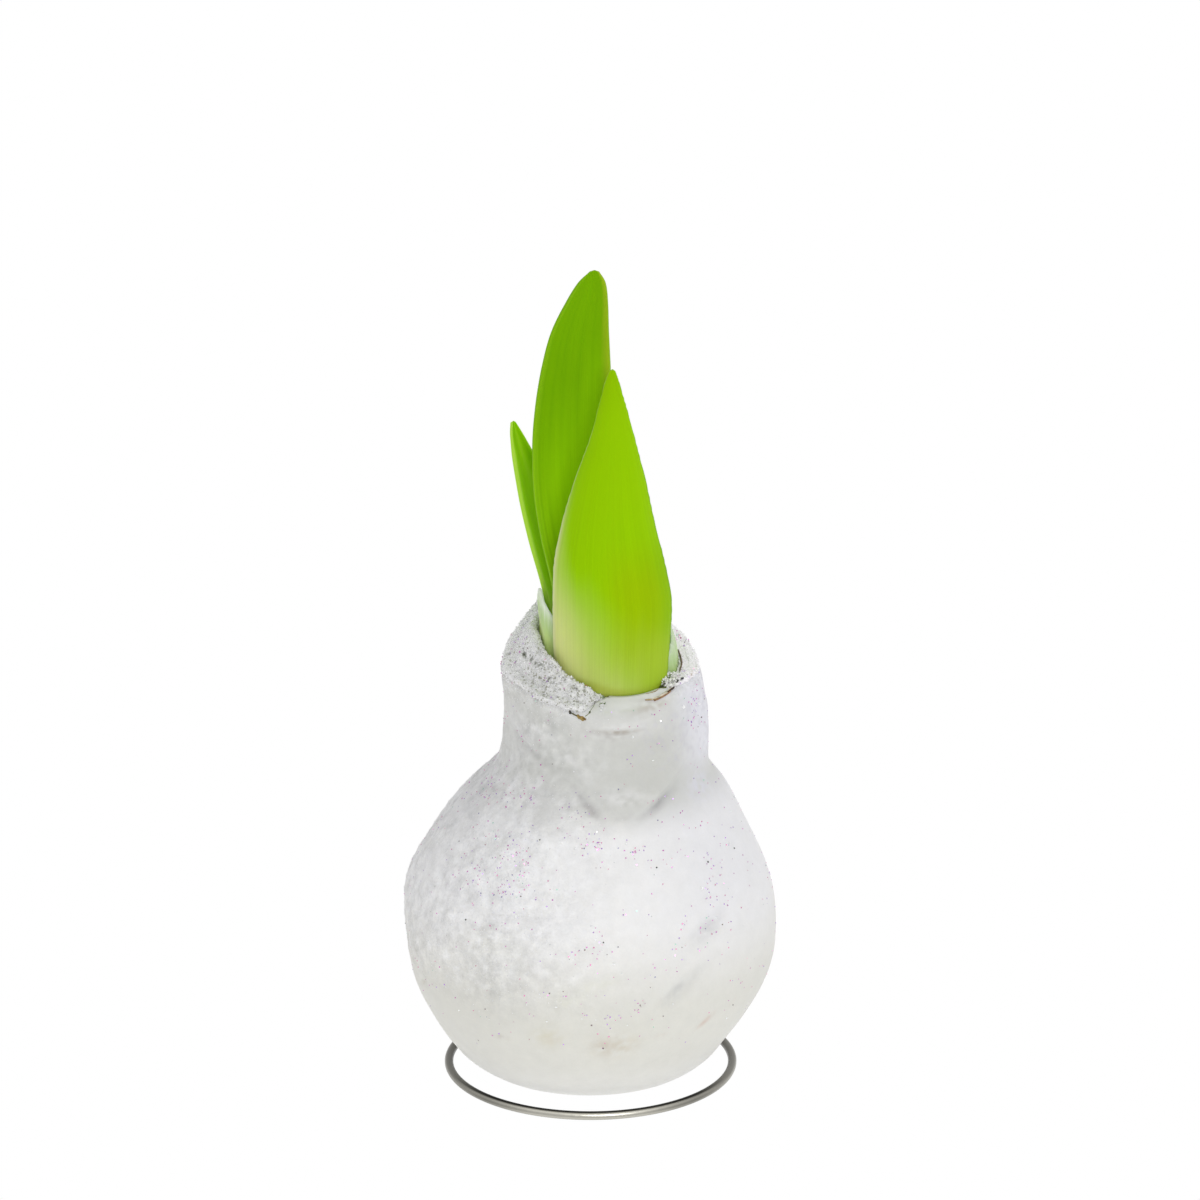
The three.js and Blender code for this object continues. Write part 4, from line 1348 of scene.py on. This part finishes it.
def small_tint(points, u, inner_face):
    """Bright, with a paler keel and margins and painted shade in its channel."""
    z = points[..., 2]
    streaks = noise_over(u * 9, z / 40, 6)
    off_middle = np.abs(u)
    channel = smoothstep(off_middle, 0.1, 0.5) * falling(off_middle, 0.6, 0.95) * inner_face
    return layered(
        PALE_BASE,
        ((0.29, 0.61, 0.001), smoothstep(z + 3 * streaks, 104, 124)),
        ((0.34, 0.62, 0.02), 0.6 * hump(u, 0.14) * inner_face),
        # painted shade in the channel
        ((0.19, 0.45, 0.001), 0.5 * channel),
        ((0.48, 0.70, 0.10), 0.6 * smoothstep(off_middle, 0.88, 0.98)),
    )


def build_leaves():
    bright = leaf_material("leaf_bright", 0.46)
    green = leaf_material("leaf_green", 0.44)
    build_leaf("leaf_front", LEAF_FRONT, bright, front_tint, thickness=2.5, margin=1.1, ragged=0.06)
    build_leaf("leaf_tall", LEAF_TALL, green, tall_tint, thickness=2.3, margin=1.0)
    build_leaf("leaf_small", LEAF_SMALL, green, small_tint, thickness=2.0, margin=0.9)


# ---- sheath and torn scales

SHEATH_FROM = math.radians(224)
SHEATH_TO = math.radians(-38)
SHEATH_COLUMNS = 320
SHEATH_ROWS = 34  # on each face
SHEATH_CROWN_ROWS = 6
SHEATH_CROWN = 0.8
SHEATH_WHITE = (0.93, 0.96, 0.92)
SHEATH_PALE = (0.92, 0.96, 0.88)

# The sheath's colours by the distance below its top; the deeper ones are lighter, painted light against
# the
# # shade in the narrow gap round the leaves.
SHEATH_TINTS_AND_PAINTED_LIGHT = (
    (0, (0.74, 0.83, 0.66)),
    (0.4, (0.62, 0.76, 0.5)),
    (1.2, (0.5, 0.65, 0.35)),
    (2.3, (0.48, 0.64, 0.3)),
    (4, (0.46, 0.62, 0.24)),
    (6, (0.5, 0.67, 0.22)),
    (8, (0.6, 0.75, 0.22)),
    (12, (0.58, 0.7, 0.2)),
)


def build_sheath():
    """It wraps the leaves from behind, and tucks in behind both margins of the front leaf."""
    share = np.linspace(0, 1, SHEATH_COLUMNS)[:, None]
    angle = lerp(SHEATH_FROM, SHEATH_TO, share)
    wall = np.minimum(1, 0.5 + 6 * np.minimum(share, 1 - share))
    tuck = 4.2 * smoothstep(angle, np.radians(196), SHEATH_FROM)
    tuck = tuck + 4 * falling(angle, SHEATH_TO, np.radians(-12))
    outer = well_edge(angle) - GAP - 0.1 - tuck
    top = lerp(5.6, 15.8, towards(angle, 188, 0.5))
    top = top - 2.2 * falling(angle, SHEATH_TO, 0)
    rag = 0.35 * noise_over(angle * 9)
    face = np.linspace(0, 1, SHEATH_ROWS)
    over_crown = np.linspace(0.1, 0.9, SHEATH_CROWN_ROWS)
    levels = np.concatenate([face, np.ones(SHEATH_CROWN_ROWS), np.linspace(1, 0, SHEATH_ROWS)])[None]
    inwards = np.concatenate([0 * face, over_crown, 0 * face + 1])[None]
    crown = SHEATH_CROWN * np.sqrt(1 - (2 * inwards - 1) ** 2) * (levels == 1)
    above = lerp(GAP - WELL_DEPTH, top - SHEATH_CROWN + rag, levels) + crown
    leant = 1.1 * hump(angle, 0.7) * (np.maximum(0, above) / top) ** 2
    flare = 0.9 * towards(angle, 188, 0.6) * smoothstep(above, 4, 11)
    radius = outer - wall * inwards - leant + flare
    x = NECK_X + radius * np.cos(angle)
    y = radius * np.sin(angle)
    rings = np.stack([x, y, cut_plane(x, y) + above], -1)
    fibres = noise_over(angle * 60 + 0 * x, above / 14)
    rings = rings + normals_of(rings) * (0.06 * fibres)[..., None]

    depth = top - above
    tint = layered(
        # colours with painted light low in the gap round the leaves
        graded(SHEATH_TINTS_AND_PAINTED_LIGHT, depth + 0.5 * fibres),
        (SHEATH_WHITE, 0.35 * smoothstep(fibres, 0.1, 0.6) * falling(depth, 2, 6)),
        (SHEATH_PALE, 0.35 * towards(angle, 180, 0.4) * falling(depth, 1, 4)),
        ((0.44, 0.60, 0.28), 0.4 * towards(angle, 200, 0.5) * smoothstep(depth, 1, 4)),
        ((0.42, 0.60, 0.26), 0.45 * hump(angle, 0.5)),
    )
    thing = skin("inner_sheath_skin", rings)
    tint_skin(thing, tint)
    put(thing, sheath_material(), "sheath", "inner_sheath")


SCALE_ROWS = 24
SCALE_SIDES = 8
SCALE_HALF_THICK = 0.25
LOW_SCALE = ((13, -2.7), (7, -2.85), (0, -2.9), (-6, -2.65), (-12, -2.4), (-16, -1.9))

# Torn edges of the dry bulb scales in the wax: places along each by direction and distance past the start
# of the rim's bend, how far it stands proud, its half width, and its colour.
TORN_SCALES = (
    (((-108.5, 1.9), (-107, 2.1)), 0.15, 0.42, (0.03, 0.03, 0.015)),
    (((-107.5, 2), (-104.8, 2.25), (-101.5, 2.45)), 0.08, 0.2, (0.1, 0.09, 0.03)),
    (((-103.4, 2.3), (-101, 2.55), (-98.8, 2.6)), 0.12, 0.62, (0.3, 0.21, 0.06)),
    (((-100, 2.45), (-98.8, 2.5), (-98, 2.6)), 0.15, 0.32, (0.2, 0.12, 0.02)),
    (((-98.6, 2), (-97, 1.5), (-95.6, 0.8)), 0.06, 0.17, (0.2, 0.22, 0.1)),
    (((-96.6, 1), (-95.6, 0.9)), 0.08, 0.3, (0.1, 0.13, 0.05)),
    (((-96, 0.8), (-94.6, -0.6), (-93.8, -2.2)), 0.05, 0.13, (0.2, 0.23, 0.1)),
    (((-90.5, -2.2), (-89, -2.6), (-87.2, -2.55)), 0.1, 0.3, (0.2, 0.26, 0.12)),
    (((-88, -2.5), (-86.6, -2.8), (-86.2, -3.3)), 0.1, 0.25, (0.12, 0.19, 0.08)),
    (((-90, -4.6), (-88, -5), (-86.5, -5.2)), 0.15, 0.35, (0.24, 0.31, 0.16)),
    (((-87.5, -5.1), (-86.6, -5)), 0.15, 0.28, (0.1, 0.15, 0.06)),
    (((-84.5, -5.1), (-83.3, -5.3)), 0.15, 0.25, (0.12, 0.1, 0.08)),
    (((-58, -1.6), (-54.8, -1.3), (-51.8, -0.9), (-49.5, -0.9)), 0.12, 0.2, (0.42, 0.3, 0.14)),
    (((-54, -1.1), (-47, -1.05), (-42, -1), (-38, -0.95), (-33, -0.6)), 0.24, 0.34, (0.66, 0.59, 0.47)),
    (((-53, -0.6), (-47, -0.65), (-42, -0.6), (-37, -0.5)), 0.14, 0.13, (0.3, 0.17, 0.08)),
    (((-40.5, -0.8), (-38.5, -0.75), (-36, -0.65), (-33, -0.4)), 0.32, 0.22, (0.05, 0.025, 0.012)),
    (((-54, -3.4), (-50, -3.2), (-45, -3), (-41.5, -3.2)), 0.15, 0.16, (0.32, 0.19, 0.1)),
    (((-40, -2.9), (-37.5, -2.3), (-35, -1.9)), 0.12, 0.3, (0.1, 0.12, 0.02)),
    (((-39, -3.4), (-37, -3), (-35.5, -3.2)), 0.12, 0.25, (0.05, 0.06, 0.015)),
    (((-30, -0.8), (-27.5, -0.6), (-25, -0.7)), 0.7, 0.3, (0.06, 0.06, 0.05)),
    (((-37, -2.6), (-35.5, -2.6)), 0.9, 0.3, (0.08, 0.08, 0.06)),
    (((-23.5, -0.2), (-22, 0)), 0.7, 0.3, (0.05, 0.05, 0.06)),
    (LOW_SCALE, 0.5, 0.2, (0.14, 0.1, 0.05)),
)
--
AIM: Begin with the first line of the listing and copy exactly through the line that contains "SHEATH_PALE = (0.92, 0.96, 0.88)", please, keeping both ends and leaving out everything after.

EXPECTED OUTPUT:
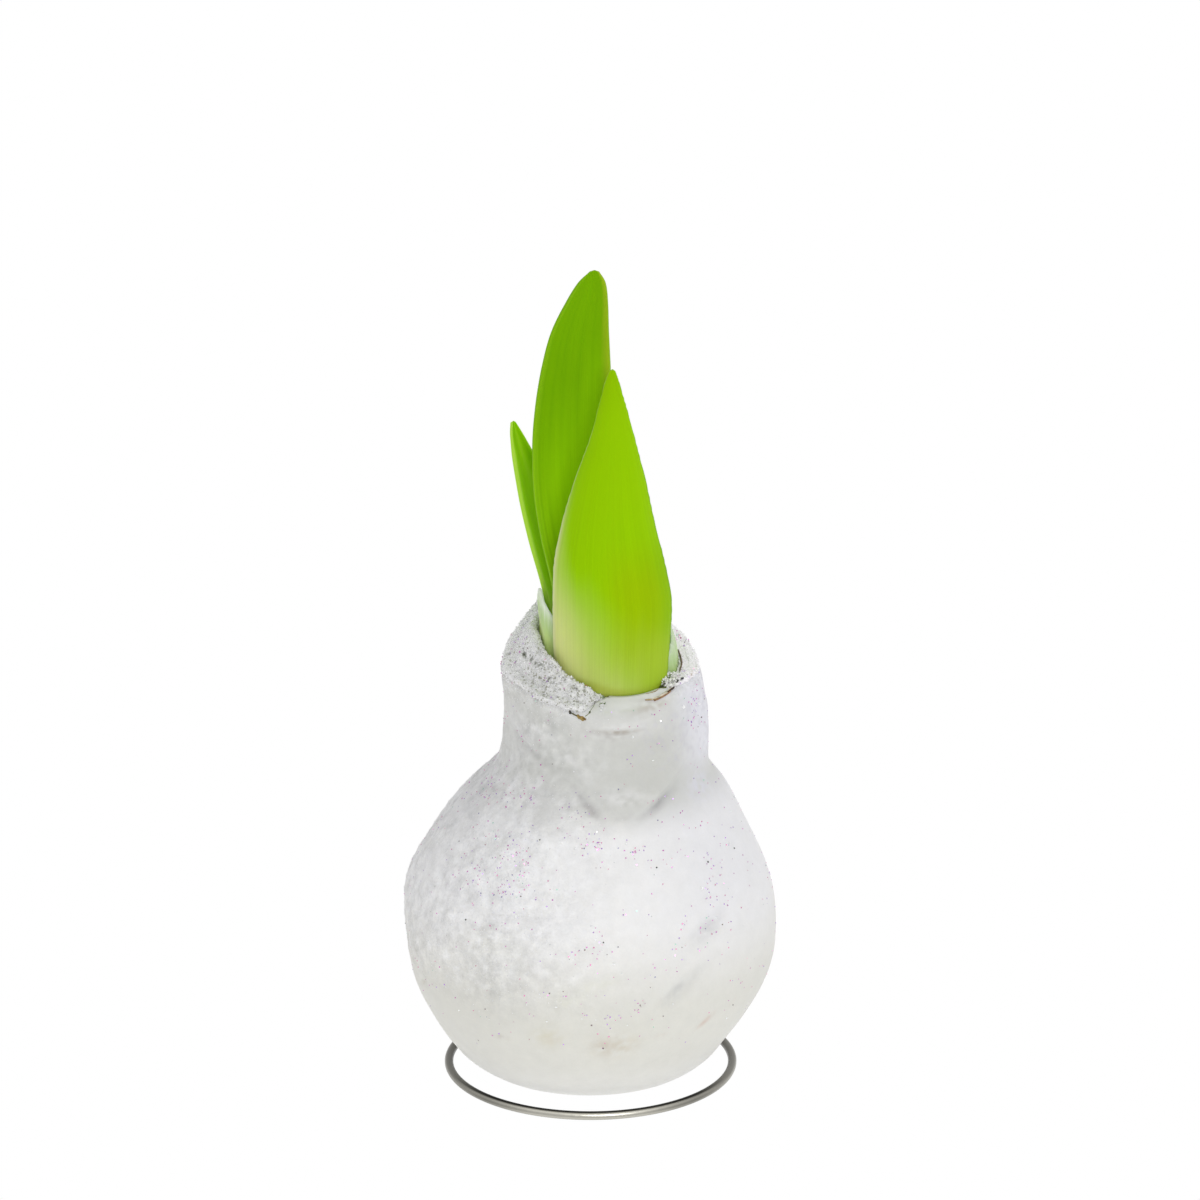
The three.js and Blender code for this object continues. Write part 4, from line 1348 of scene.py on. This part finishes it.
def small_tint(points, u, inner_face):
    """Bright, with a paler keel and margins and painted shade in its channel."""
    z = points[..., 2]
    streaks = noise_over(u * 9, z / 40, 6)
    off_middle = np.abs(u)
    channel = smoothstep(off_middle, 0.1, 0.5) * falling(off_middle, 0.6, 0.95) * inner_face
    return layered(
        PALE_BASE,
        ((0.29, 0.61, 0.001), smoothstep(z + 3 * streaks, 104, 124)),
        ((0.34, 0.62, 0.02), 0.6 * hump(u, 0.14) * inner_face),
        # painted shade in the channel
        ((0.19, 0.45, 0.001), 0.5 * channel),
        ((0.48, 0.70, 0.10), 0.6 * smoothstep(off_middle, 0.88, 0.98)),
    )


def build_leaves():
    bright = leaf_material("leaf_bright", 0.46)
    green = leaf_material("leaf_green", 0.44)
    build_leaf("leaf_front", LEAF_FRONT, bright, front_tint, thickness=2.5, margin=1.1, ragged=0.06)
    build_leaf("leaf_tall", LEAF_TALL, green, tall_tint, thickness=2.3, margin=1.0)
    build_leaf("leaf_small", LEAF_SMALL, green, small_tint, thickness=2.0, margin=0.9)


# ---- sheath and torn scales

SHEATH_FROM = math.radians(224)
SHEATH_TO = math.radians(-38)
SHEATH_COLUMNS = 320
SHEATH_ROWS = 34  # on each face
SHEATH_CROWN_ROWS = 6
SHEATH_CROWN = 0.8
SHEATH_WHITE = (0.93, 0.96, 0.92)
SHEATH_PALE = (0.92, 0.96, 0.88)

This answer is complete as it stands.